Federica Montseny, the anarchist Minister of Health in the government of Francisco Largo Caballero.
Flag of the CNT-FAI.

Months after leaders of the CNT joined the Republican government under Francisco Largo Caballero, the APCF published a pamphlet by the anarchist Minister of Health Federica Montseny which defended anarchist collaboration with the republicans, under the cause of the "unity of all anti-fascists".[49][4] The initial unity of various differing factions under the Republican banner was a source of inspiration to the APCF, who urged the formation of a similar united front in Britain. The Federation even went as far as to suspend its journal, instead collaborating with the Freedom newspaper on a joint monthly publication Fighting Call.[50]

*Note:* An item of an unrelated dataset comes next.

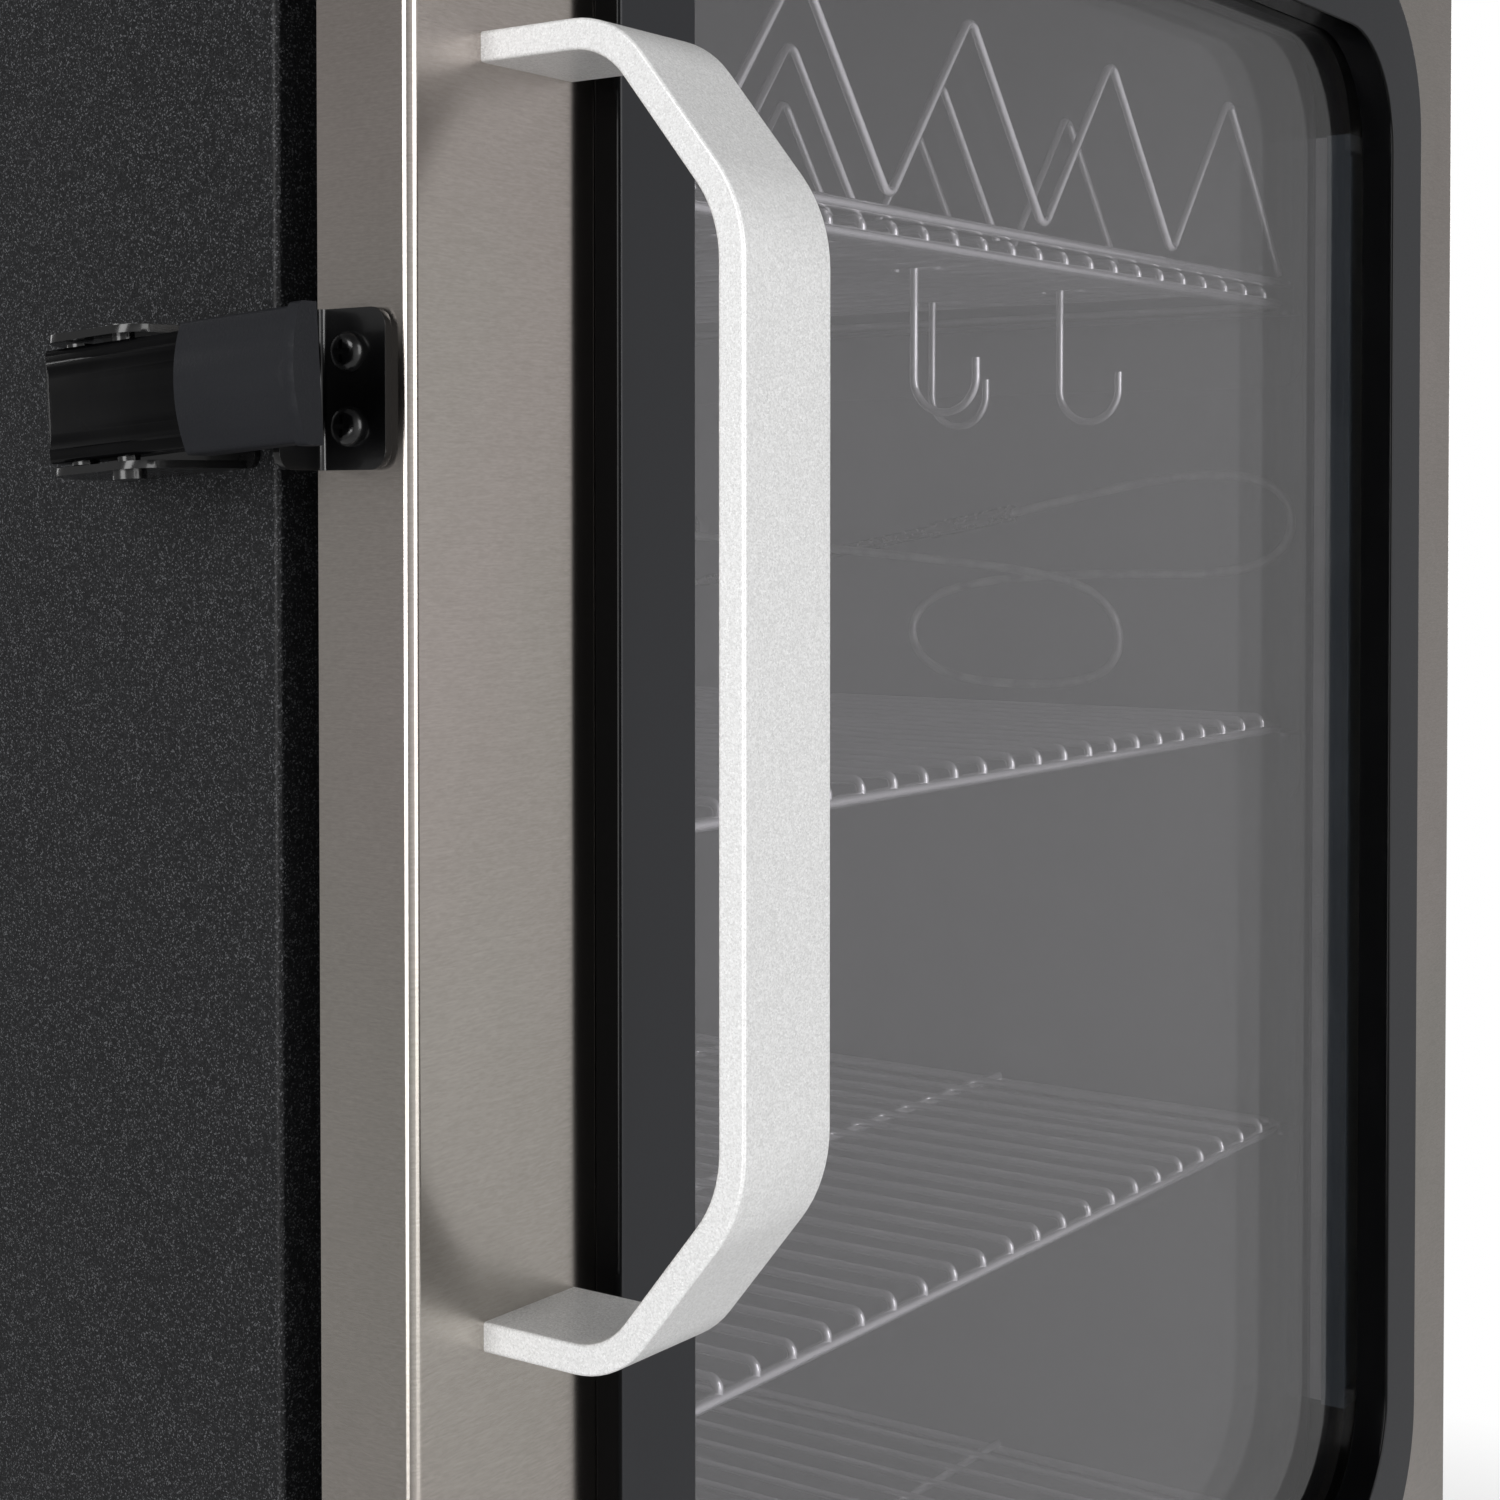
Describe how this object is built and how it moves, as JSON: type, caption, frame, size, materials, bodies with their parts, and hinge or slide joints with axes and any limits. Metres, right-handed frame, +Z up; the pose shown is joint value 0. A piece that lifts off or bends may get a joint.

Emma Goldman in Spain with Lucía Sánchez Saornil.

Despite the APCF's call for unity, its relations with the USM remained hostile, with the two groups competing for recognition as the official representative of the CNT-FAI in Britain, the APCF eventually winning the bid with the support of Emma Goldman.[51] As a result, the APCF's publications Fighting Call and Advance became solely dedicated to publishing material from the CNT-FAI, without criticism, comment or editorial.[52] The feud between the APCF and USM continued when their respective delegates were sent to Spain, with the APCF's delegate Jane Patrick being expelled from the Federation before she even arrived, causing a confrontation between the two groups in Glasgow.[53][54]

By April 1937, relations between the APCF and USM started to improve, following the resignation of the APCF's Frank Leech, who had frequently prevented their co-operation, going on to found the Glasgow Anarchist Federation (GAF).[55][56] The following month, the two collaborated on the publication of the Barcelona Bulletin, which published their delegates' accounts of the May Days in Barcelona, providing a sympathetic view of the revolutionary faction represented by the anarchists of the CNT-FAI and the Trotskyists of the POUM.[57] While the USM had long-since revised its position of supporting the Republican government, due to reports from its delegate Ethel MacDonald,[58] it was only after the May Days that the APCF followed suit.[57] The APCF took the position that the policy of the united anti-fascist front was one of collaboration with capitalism, publishing an article by MacDonald which stated that "Anti-Fascism is the new slogan by which the working class is being betrayed."[59] When MacDonald was arrested and imprisoned by the Catalan government, the APCF organised a Defence Committee to secure her release, with MacDonald escaping Spain and returning safely to Glasgow by November 1937, leading the Defence Committee to lend its support to other prisoners and refugees of the war.[60]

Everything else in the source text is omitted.